### PROBLEM DESCRIPTION
Extract the complete listing and repeat it word for word.

____________

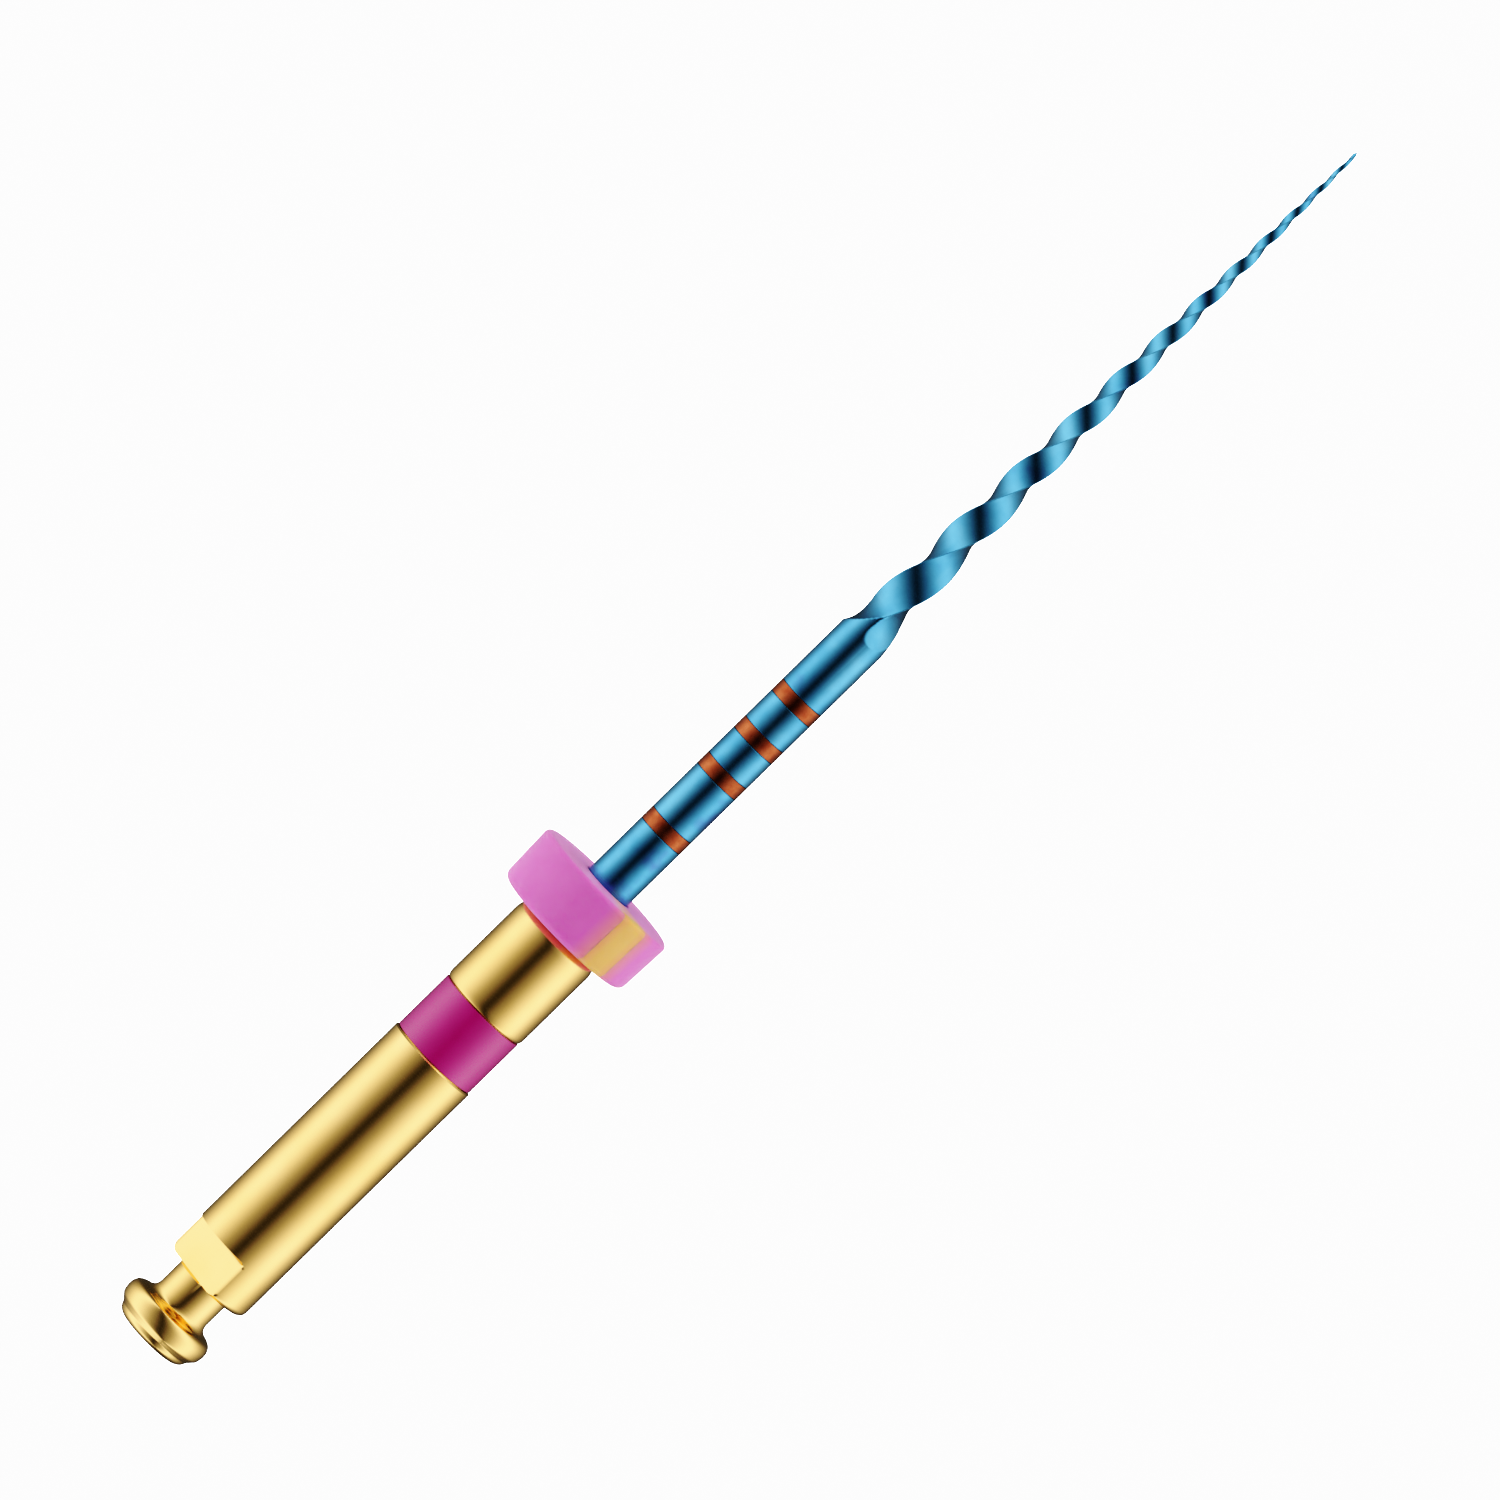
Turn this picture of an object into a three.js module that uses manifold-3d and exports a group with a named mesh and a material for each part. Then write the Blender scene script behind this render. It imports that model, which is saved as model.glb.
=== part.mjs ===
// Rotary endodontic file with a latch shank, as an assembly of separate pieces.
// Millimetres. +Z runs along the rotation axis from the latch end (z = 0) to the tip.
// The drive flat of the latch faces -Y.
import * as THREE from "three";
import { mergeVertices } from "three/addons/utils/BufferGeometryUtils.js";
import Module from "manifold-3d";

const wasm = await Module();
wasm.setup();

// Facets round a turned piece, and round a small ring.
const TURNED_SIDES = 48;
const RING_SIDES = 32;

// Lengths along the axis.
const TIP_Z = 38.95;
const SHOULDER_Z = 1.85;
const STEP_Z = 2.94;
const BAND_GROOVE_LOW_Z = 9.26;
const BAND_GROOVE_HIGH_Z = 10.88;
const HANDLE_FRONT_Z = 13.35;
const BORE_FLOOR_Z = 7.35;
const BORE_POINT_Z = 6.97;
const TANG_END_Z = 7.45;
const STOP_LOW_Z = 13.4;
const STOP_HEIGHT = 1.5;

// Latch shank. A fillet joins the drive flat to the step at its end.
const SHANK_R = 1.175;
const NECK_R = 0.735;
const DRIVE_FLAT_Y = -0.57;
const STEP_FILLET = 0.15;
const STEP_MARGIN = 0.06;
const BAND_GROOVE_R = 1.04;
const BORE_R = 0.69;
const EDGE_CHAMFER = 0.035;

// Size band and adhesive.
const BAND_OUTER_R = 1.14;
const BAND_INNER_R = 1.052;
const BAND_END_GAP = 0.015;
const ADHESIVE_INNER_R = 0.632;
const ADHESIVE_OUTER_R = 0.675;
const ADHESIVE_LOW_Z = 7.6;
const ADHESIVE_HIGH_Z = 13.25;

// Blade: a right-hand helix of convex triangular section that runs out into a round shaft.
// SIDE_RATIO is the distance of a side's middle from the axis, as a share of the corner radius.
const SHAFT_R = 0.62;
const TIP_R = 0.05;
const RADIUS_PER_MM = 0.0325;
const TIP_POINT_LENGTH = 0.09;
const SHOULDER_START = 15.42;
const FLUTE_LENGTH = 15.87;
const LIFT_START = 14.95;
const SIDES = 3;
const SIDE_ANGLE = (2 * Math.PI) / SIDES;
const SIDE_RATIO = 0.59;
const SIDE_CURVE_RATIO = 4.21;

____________

### EXERCISE OUTPUT
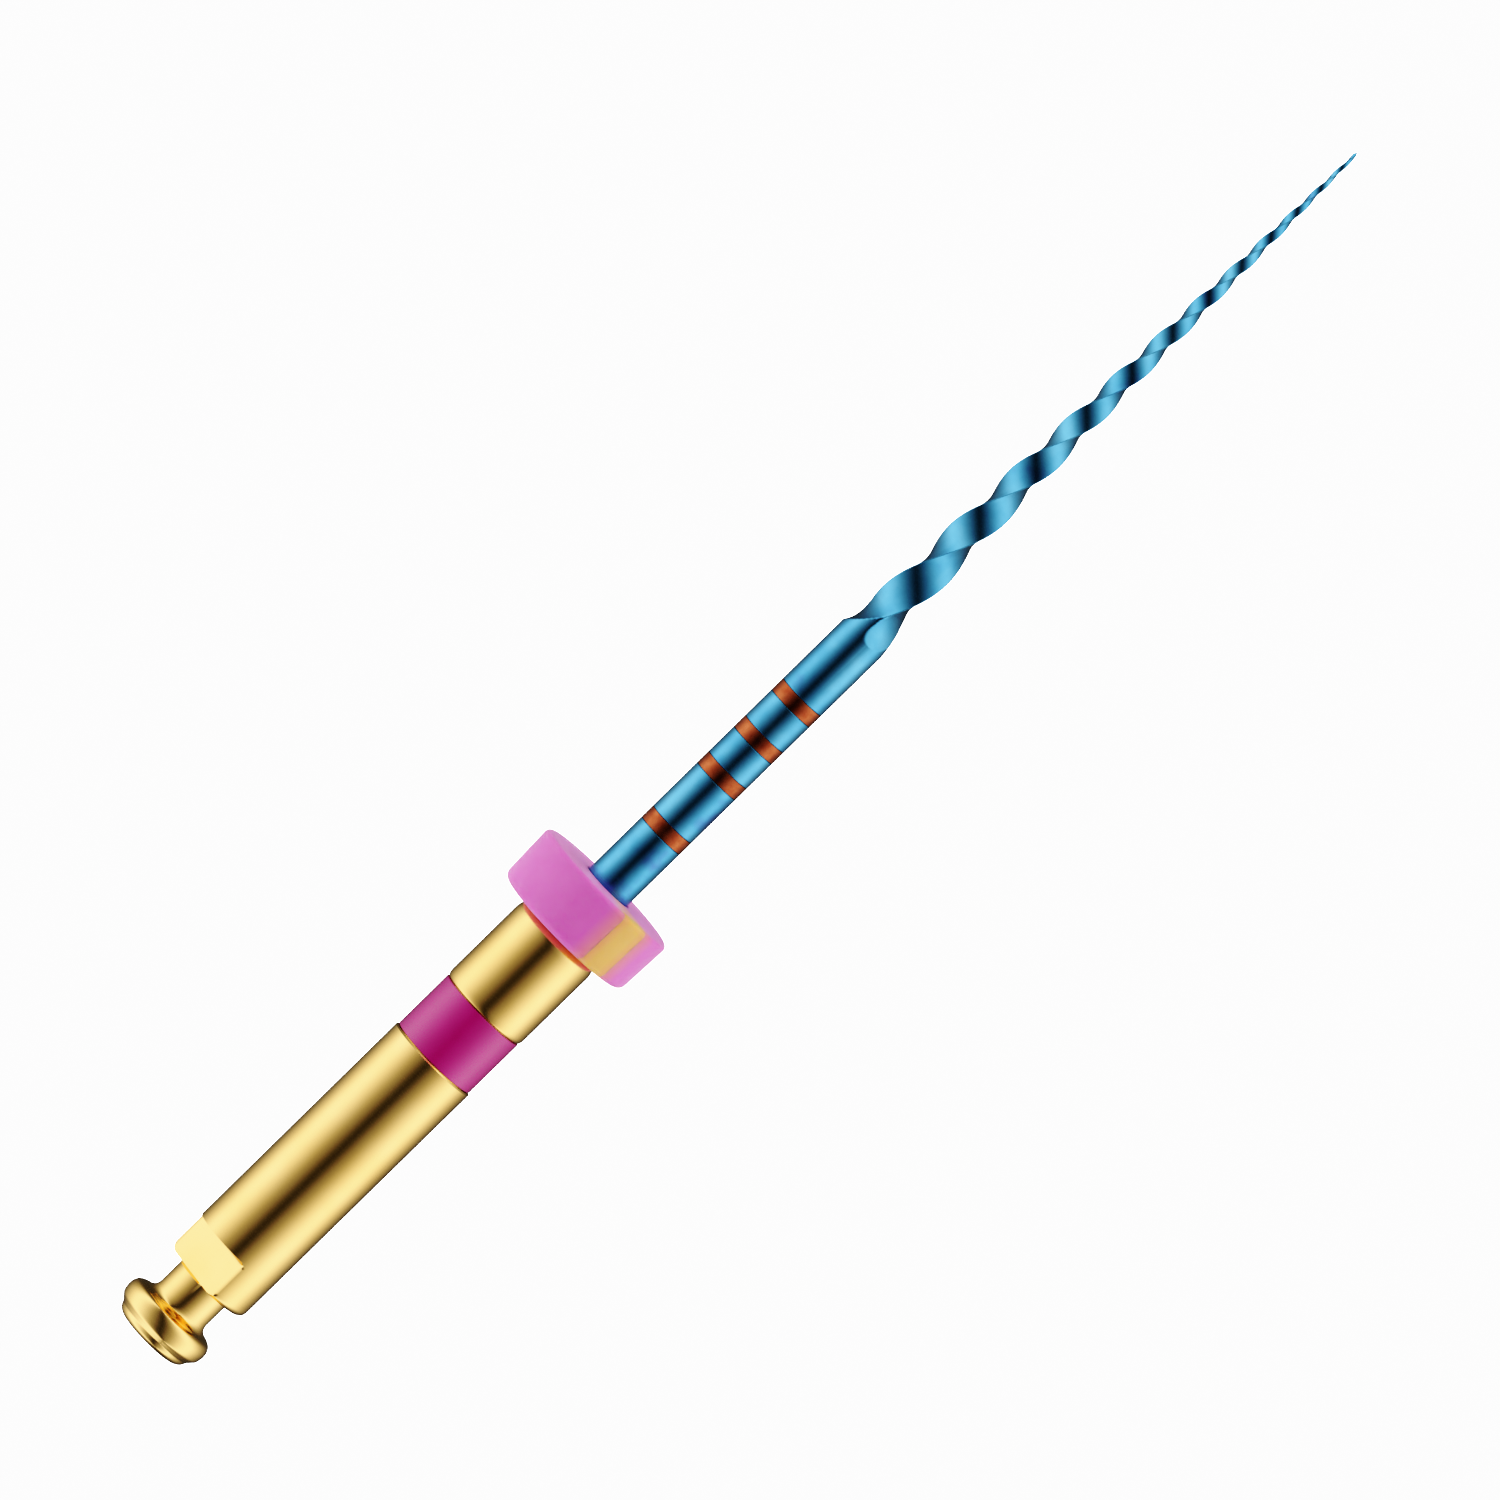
Turn this picture of an object into a three.js module that uses manifold-3d and exports a group with a named mesh and a material for each part. Then write the Blender scene script behind this render. It imports that model, which is saved as model.glb.
=== part.mjs ===
// Rotary endodontic file with a latch shank, as an assembly of separate pieces.
// Millimetres. +Z runs along the rotation axis from the latch end (z = 0) to the tip.
// The drive flat of the latch faces -Y.
import * as THREE from "three";
import { mergeVertices } from "three/addons/utils/BufferGeometryUtils.js";
import Module from "manifold-3d";

const wasm = await Module();
wasm.setup();

// Facets round a turned piece, and round a small ring.
const TURNED_SIDES = 48;
const RING_SIDES = 32;

// Lengths along the axis.
const TIP_Z = 38.95;
const SHOULDER_Z = 1.85;
const STEP_Z = 2.94;
const BAND_GROOVE_LOW_Z = 9.26;
const BAND_GROOVE_HIGH_Z = 10.88;
const HANDLE_FRONT_Z = 13.35;
const BORE_FLOOR_Z = 7.35;
const BORE_POINT_Z = 6.97;
const TANG_END_Z = 7.45;
const STOP_LOW_Z = 13.4;
const STOP_HEIGHT = 1.5;

// Latch shank. A fillet joins the drive flat to the step at its end.
const SHANK_R = 1.175;
const NECK_R = 0.735;
const DRIVE_FLAT_Y = -0.57;
const STEP_FILLET = 0.15;
const STEP_MARGIN = 0.06;
const BAND_GROOVE_R = 1.04;
const BORE_R = 0.69;
const EDGE_CHAMFER = 0.035;

// Size band and adhesive.
const BAND_OUTER_R = 1.14;
const BAND_INNER_R = 1.052;
const BAND_END_GAP = 0.015;
const ADHESIVE_INNER_R = 0.632;
const ADHESIVE_OUTER_R = 0.675;
const ADHESIVE_LOW_Z = 7.6;
const ADHESIVE_HIGH_Z = 13.25;

// Blade: a right-hand helix of convex triangular section that runs out into a round shaft.
// SIDE_RATIO is the distance of a side's middle from the axis, as a share of the corner radius.
const SHAFT_R = 0.62;
const TIP_R = 0.05;
const RADIUS_PER_MM = 0.0325;
const TIP_POINT_LENGTH = 0.09;
const SHOULDER_START = 15.42;
const FLUTE_LENGTH = 15.87;
const LIFT_START = 14.95;
const SIDES = 3;
const SIDE_ANGLE = (2 * Math.PI) / SIDES;
const SIDE_RATIO = 0.59;
const SIDE_CURVE_RATIO = 4.21;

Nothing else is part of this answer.